Somut olaya gelince; dava dilekçesinde davalı olarak gösterilen paydaş .... oğlu ..."ın dava tarihinden önce 15.07.1991 tarihinde vefat ettiği, hüküm tarihinden sonra sunulan mirasçılık belgesine göre bir kısım mirasçılarının davada davalı olarak yer aldıkları ancak mirasçılarından ..., ..., ..., ..., ..., ..., ..., ... ve ..."ın davada yer almadıkları anlaşıldığından mahkemece, adı geçen mirasçıların davaya katılımları sağlandıktan sonra işin esasının incelenmesi gerekirken taraf teşkili sağlanmaksızın davanın esası hakkında karar verilmesi doğru görülmemiştir.

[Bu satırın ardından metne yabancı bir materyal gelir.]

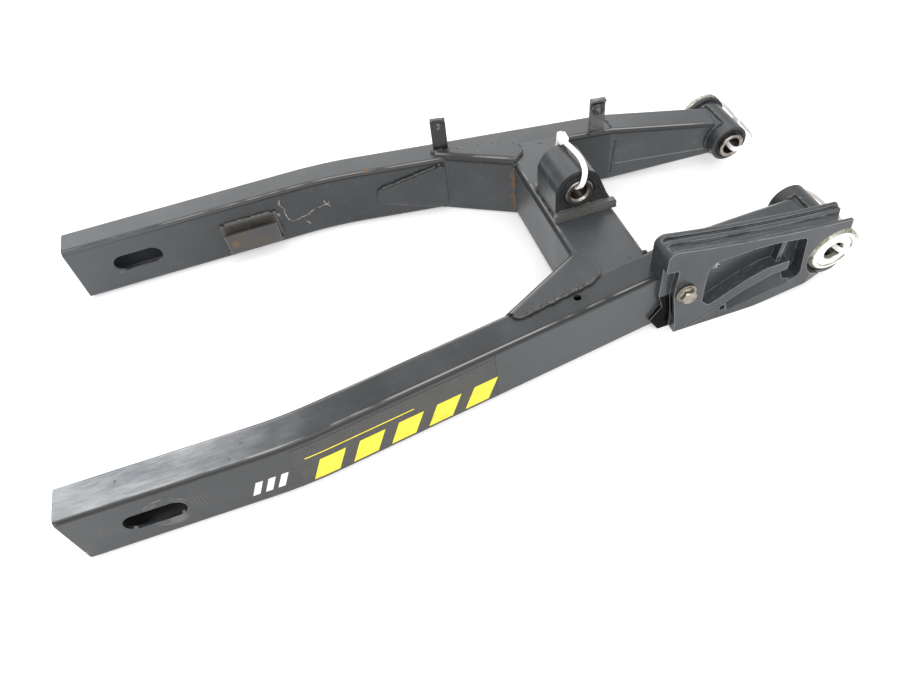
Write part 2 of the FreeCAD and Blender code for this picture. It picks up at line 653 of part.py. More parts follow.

Bunun yanısıra, mahkemece mahallinde yapılan keşifte dava konusu 2 parsel sayılı taşınmaz üzerinde bulunan ev, ahır ve samanlık ile 9 parsel sayılı taşınmaz üzerinde bulunan ev, ahır ve samanlığın paydaşlardan ölü .... tarafından yapıldığının tespit edildiği, alınan bilirkişi raporunda 9 parsel üzerinde bulunan ev, ahır ve samanlığın ekonomik ömürlerini doldurmuş olup ekonomik değerlerinin bulunmadığının belirtildiği, 2 parsel yönünden ise arzın ve üzerinde bulunan yapıların ayrı ayrı değerlerinin belirlenip toplanarak bahsi geçen taşınmazın tüm değerinin hesaplandığı anlaşılmaktadır. Mahkemece, 2 parsel sayılı taşınmaz yönünden bulunan değerin ne kadarının arza ne kadarının muhdesata isabet ettiği oran kurulmak suretiyle belirlenerek söz konusu taşınmazın satışı sonunda elde edilecek bedelin bölüştürülmesinde bu oranların esas alınması ve muhdesata isabet eden kısmın muhdesat sahibi paydaşın mirasçılarına, geri kalan bedelin ise payları oranında paydaşlara dağıtılması gerekirken bu hususlar göz önünde bulundurulmaksızın yazılı şekilde karar verilmesi de doğru görülmemiş, bu nedenlerle hükmün bozulması gerekmiştir.
./..
2016/7736 - 2016/9368 -3-
SONUÇ: Yukarıda açıklanan nedenlerle davalılar ... ve ..."ın temyiz itirazlarının kabulü ile hükmün BOZULMASINA, sair temyiz itirazlarının bu aşamada incelenmesine yer olmadığına, peşin yatırılan harcın istek halinde yatırana iadesine, 14.11.2016 tarihinde oybirliğiyle karar verildi.